Bilbao antes de brillar

El Bilbao oficial era franquista y afecto al régimen. Celebraba sus fiestas y desfiles muy cerca de mi casa, desde donde tras las cortinas de uno de los balcones recuerdo haber visto desfilar tanques y tropas por la Gran Vía y la plaza Circular. Era el “desfile de la Victoria”, y desde Bailén se tiraban fuegos artificiales. Bajo el balcón había una mercería, que regentaba una mujer llamada Jesusa, que vivía sola en un pequeño hogar entre su lonja y mi casa, al que se accedía desde la puerta que se ve en la fotografía de la escalera, bajo el cartel indicador. En aquella ciudad triste y dura Jesusa murió sola en su casa, y la policía precintó la puerta. Tenía un perrito que estuvo en mi casa unos días, hasta que se lo llevaron algunos familiares de la difunta. Piso y lonja permanecieron cerrados mucho tiempo, porque aunque capital dinámica y de hecho destacada, Bilbao era una ciudad inmersa en la tristeza y la bruma del franquismo, y una lonja céntrica podía dormir inactiva durante meses y meses.

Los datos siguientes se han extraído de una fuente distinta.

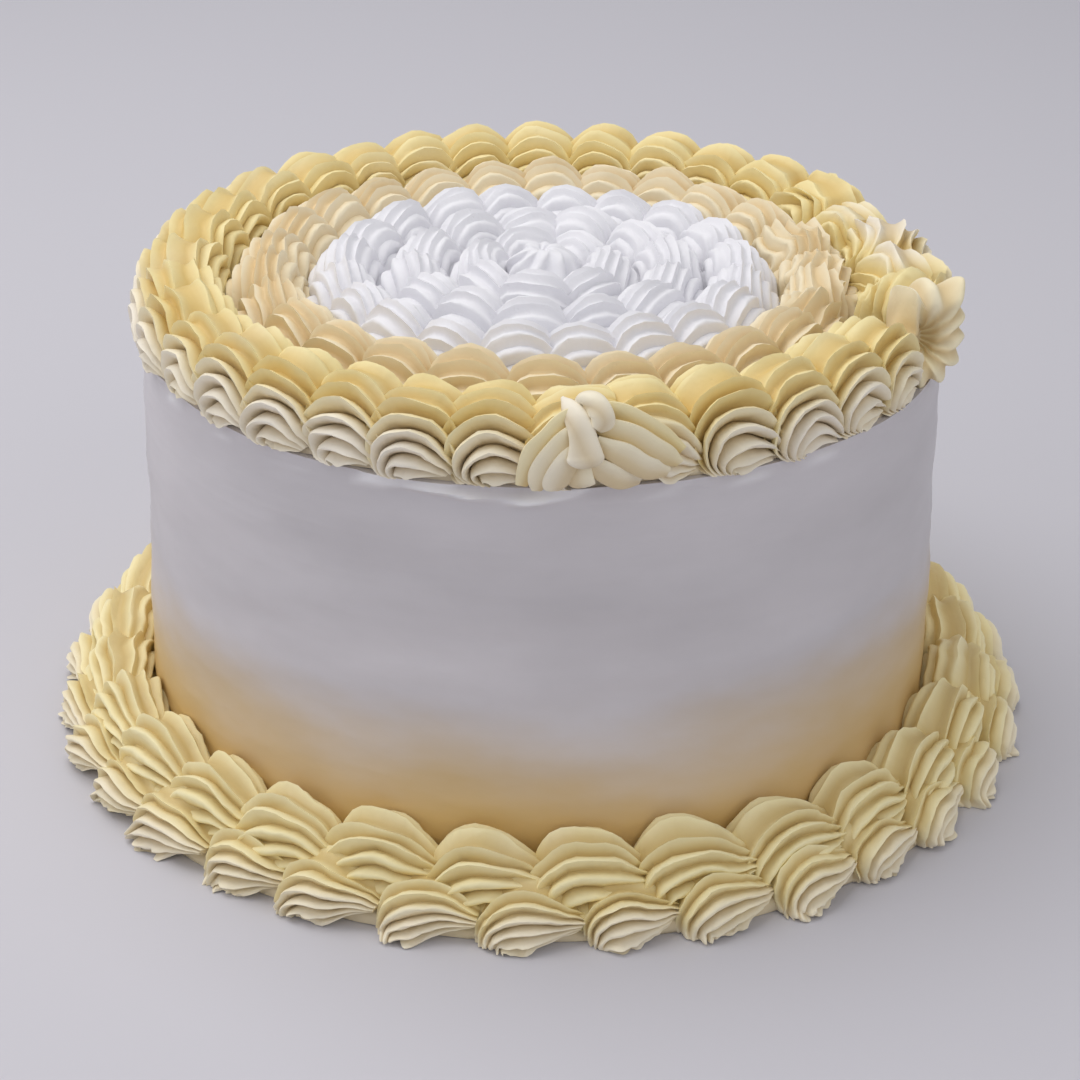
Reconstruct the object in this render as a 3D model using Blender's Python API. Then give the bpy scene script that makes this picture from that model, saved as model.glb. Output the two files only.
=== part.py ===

El otro Bilbao soltó un burro en la Gran Vía en pleno desfile de la Victoria, y comenzó a pintar y liberar las calles con sus lemas. Fijémonos en la fotografía de la fachada de la casa. A la izquierda se percibe parte del escaparate de una conocida librería desaparecida, Miñambres. A la izquierda del portal está el local abandonado de la mercería citada, y a la derecha unas oficinas del Banco de Santander. En los muros del Santander, una pintada: “Ikurriña bai”. Esta pintada permite situar la fotografía en los años setenta y avanzados, de hecho diría que en el periodo de la transición. Luego la mercería estuvo cerrada durante bastantes años. Franquismo. Recuerdo el franquismo como una etapa de mi vida en que las fachadas estaban sucias, y los cristales rotos, y el idioma ruso señalaba. Pero incluso en esto había otro Bilbao. Una mañana de un domingo, la radio hizo un llamamiento. Había ingresado en el hospital de Basurto un enfermo que hablaba una lengua eslava, y era urgente traducir su conversación con los médicos. Mi aita cogió un taxi y se acercó al hospital en cuestión de minutos. Cuando llegó, el enfermo ya tenía traductor (resultó que hablaba polaco) y otros voluntarios regresaban a sus casas. Muy pocos, claro, pero para mi fue una sorpresa.

Y así, lentamente, fui creciendo mientras la ciudad se limpiaba y liberaba.